What Major Amir brings to the table is the strong network of seminaries his father had established in the northwest of the country, including the main one at Panjpir, near Swabi.
“Major Amir has connections with numerous militant groups as well as TTP chief Mullah Fazlullah,” says Ayesha Siddiqa, a security analyst.
“Many Taliban are followers of the late Maulana Tahir, his father, or are associated with the network of seminaries run by his brother, Maulana Tayab,” she adds. “The government wants to utilise his influence.”
And as a key member of the first government committee, he cleverly ensured his views dominated the stories on the negotiations.
For instance, when the media initially reported that the first committee was to be disbanded and a stronger one formed, many stories attributed this proposal to Major Amir, something that other members hesitatingly contradicted.
“We were all of the view [that the first committee should be replaced by a second, more representative one that could negotiate on behalf of the government] but some committee members are simply on very good terms with the media,” said one, on the basis of anonymity, when asked if the suggestion had come from Major Amir.
But it was not just the media that the Inspector Clouseau lookalike could twist to his purpose; his unofficial participation in the second committee shows that he is equally capable of influencing the government.
And his ambiguous status — like honorary ambassadors of the UN — means that he will be there for the photo-ops and the sound bites, but will not get blamed if something goes wrong.
The government says his inclusion was inevitable.
“He was inducted by the interior minister with the approval of the prime minister. He is extremely useful,” says Federal Information Minister Pervez Rashid when asked about Major Amir’s presence during the meeting in Waziristan that was held in the recent past.
Major Amir does not deny his influence either, name-dropping with ease.
“Alhamdulillah, I have personal and ideological relations with the Taliban as well as with the government and the army. When we proposed that the government dissolve the earlier committee, the PM asked what if a need arose for our role in the next committee and I volunteered myself.”
Others however take a less kindly view.
Senator Farhatullah Babar, a spokesman for the PPP, insists that his party continues to be haunted by the Operation Midnight Jackal and those involved in it.
Even some security officials are not too thrilled. “Major Amir is nothing but a former head of the Islamabad office of the ISI. He tapped then prime minister Benazir Bhutto’s telephones in order to topple her government. Later he became close to Nawaz Sharif because ‘the enemy of the enemy is a friend’,” said a senior security official.
However, the latter conceded that Major Amir is “influential among the hardline Islamists and as far as influence is concerned, considered second only to the Haqqanis of Akora Khattak.”

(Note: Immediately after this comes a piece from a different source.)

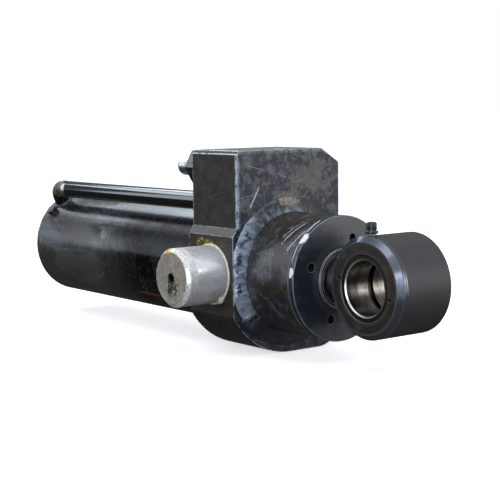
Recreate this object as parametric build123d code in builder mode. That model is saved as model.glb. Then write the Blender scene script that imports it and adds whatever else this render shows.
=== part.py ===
from build123d import *
import os
from math import asin, cos, degrees, radians, sin, sqrt

os.makedirs("parts", exist_ok=True)

# Two-stage, double-acting telescopic hydraulic cylinder, fully retracted, in millimetres.
# +X runs forward along the cylinder axis to the rod eye, Y is the trunnion axis and +Z is up.
# The origin is where the trunnion axis crosses the cylinder axis.

# Barrel
tube_r = 84.0              # outer radius of the long tube
head_r = 82.5              # turned radius of the tube in front of the block
bore_r = 70.0
barrel_rear = -522.0
barrel_front = 145.0
rear_chamfer = 2.0
cap_recess = 4.0           # the end cap sits this deep in the tube
cap_plate = 9.0            # thickness of the cap where it fills the bore
cap_rear = barrel_rear + cap_recess
cap_front = cap_rear + cap_plate
cap_boss_r = 50.0
cap_weld_foot = 8.0

# Trunnion block and pins
block_rear = -50.0
block_front = 50.0
upper_half_width = 91.0
lower_half_width = 98.5
block_top = 168.5
block_bottom = 113.0       # distance of the bottom below the axis, and radius of the left-hand corner
right_corner_r = 48.0
ledge_z = 64.0             # where the sloped ledge meets the upper part
ledge_drop = 10.5
top_corner_width = 32.0    # sloped corner at the top right
top_corner_drop = 20.5
top_left_chamfer = 5.0
edge_chamfer = 2.5
pin_r = 40.0
pin_end = 165.0
pin_chamfer = 5.0
pin_spigot_r = 32.0
pin_spigot_depth = 12.0
centre_drill_r = 5.0
centre_drill_depth = 14.0
centre_drill_cone = 3.0    # further depth of its pointed bottom
pin_weld_leg = 2.5
pin_relief = 1.0           # the pin is this much thinner under its weld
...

Indeed, Major Amir has always courted controversy and publicity.
He came to the limelight when the first PPP government was struggling to hang on to power after Zia-ul-Haq’s martial law had come to an unexpected end. Though the party had the numbers in parliament, those who had helped Zia rule for over a decade weren’t willing to let go.
And among the various attempts to cut the civilians down to size was also the Operation Midnight Jackal.
Stripped bare of its various details, it seems as if the operation was run by Major Amir and Imtiaz Billa to buy, tempt and coerce PPP supporters away from the treasury benches to Nawaz Sharif’s side, who was then the establishment’s man out and out.
But a sting operation (said to be carried out by officials loyal to Benazir Bhutto) revealed the ISI’s plan and Amir and Billa were eventually sent home without their uniforms — something he denies as he says that he was not part of the operation and was cleared by the army.
But the habits he picked up in those heady, conspiracy-filled days, he has not lost.
He has maintained his contacts with journalists who are regular diners at his house. He continues to supply them with stories and information.
No wonder he has stayed alive in the (primarily) Urdu columns even before these committees were created. And television anchors who fill airtime by allowing retired officers to spill the beans on bygone conspiracies have made him a recognised face with his drooping eyelids, white shalwar kameez and many memories (flawed or not) of the 1990s when Islamabad’s politics was even more Byzantine than now.
It is not a coincidence that Hamid Gul, a former director general of the ISI, calls Major Amir “brilliant” and “a passionate Pakistani”.
One can only hope that the definition of a passionate Pakistani has changed a wee bit since those days.
But if history repeats itself, Major Amir may once again be part of a mission that is destined to fail.
As Talat Masud, a retired lieutenant general, points out: “What the Taliban are demanding is unjust. I don’t think that Major Amir alone can carry these talks to success.”
But, in the meantime, the publicity hungry major will get another five minutes of fame.